0019_MTGTMT_PartSM: Umezawa’s Jitte

These cards and others like them are an intentional creative direction that we made hand in hand with Nickelodeon.

Our team was thrilled when Nickelodeon gave us their blessing to create our own uniquely Magic version of the Teenage Mutant Ninja Turtles universe. We are huge fans of the fab four and wanted to share that love, and a huge part of that was identifying what makes TMNT feel so important.

At the core of it all, underneath the cool aliens, ninjutsu, and flying transdimensional bovines, you’ve got the story of this tight little family trying to bond, argue, and survive in extraordinary circumstances. When we designed the look for our Turtles, we asked, “How do these four American kids relate to each other and the culture their father comes from? What did they learn? What do they cling to? What do they reject?”

When it came to visuals, that relationship was front and center by giving the brothers very similar costuming that was still personalized to communicate little elements of their personality—that’s why we very deliberately gave Mikey straps that resemble a backpack (to help make him feel younger than his brothers) and made Raph’s mask distinct (to help him visually communicate how he sees himself as an outsider and different from his family).

In the end, we saw Splinter as very traditionally Japanese, following cues from the original Mirage comics and his various animated incarnations. In that light, it made a lot more sense that he would teach his sons how to use more traditional ninja weapons—Leonardo the ninjatō, Donatello the bō, Raphael the jitte, and Michelangelo the kusarigama—but teenagers are rebellious, and each one would express that through their experience growing up in NYC. Leo might internalize a little too much pop culture about Japan and imagine himself a samurai, for example.

In most incarnations of the TMNT, Raphael and Splinter arguably have the closest emotional relationships—they share a lot of anger. Splinter has mastered that rage and hopes to teach his son how to do the same, while Raph desperately wants his father to be proud of him, and his perceived failure of this is a big source of his sibling rivalry with the “golden boy,” Leonardo. You can’t just throw that away, but we don’t have hours of screentime to explore it, either. So, you think about how you can express these dynamics in visuals and designs.
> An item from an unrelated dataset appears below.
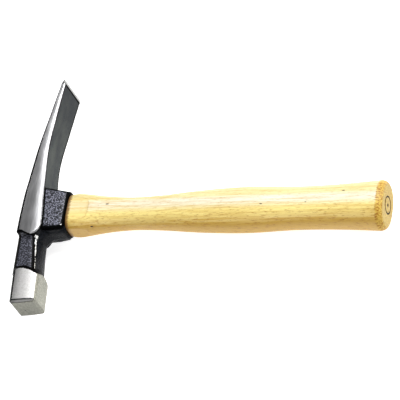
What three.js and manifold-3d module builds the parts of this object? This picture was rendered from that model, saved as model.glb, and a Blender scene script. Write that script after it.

This ultimately led us to making Raphael’s weapon a jitte instead of the sai he uses in other versions of TMNT. The jitte and sai serve similar combat roles, but the jitte is more traditionally Japanese and hence a weapon Splinter would be more familiar with. Raphael’s insistence on using this weapon his father taught him—this weapon that expresses his father’s patience, even though it’s a weapon that that does not fit his personal fighting style—speaks to how important that father-son relationship is.

As a side note, we also debated making Michelangelo’s weapon something else (and in fact we do see him using a kusarigama in this set) but felt like Mikey using something that is very much not a ninja weapon helped communicate his role as both the “weird” kid and the one with the least connection to his father’s world.

Ultimately, we landed on this version of Raph’s weapon. We’re old-school fans and love that cool way Raph holds a sai, but for this set specifically we felt like the jitte was a better visual for exploring that complex emotional relationship Raph has with his father.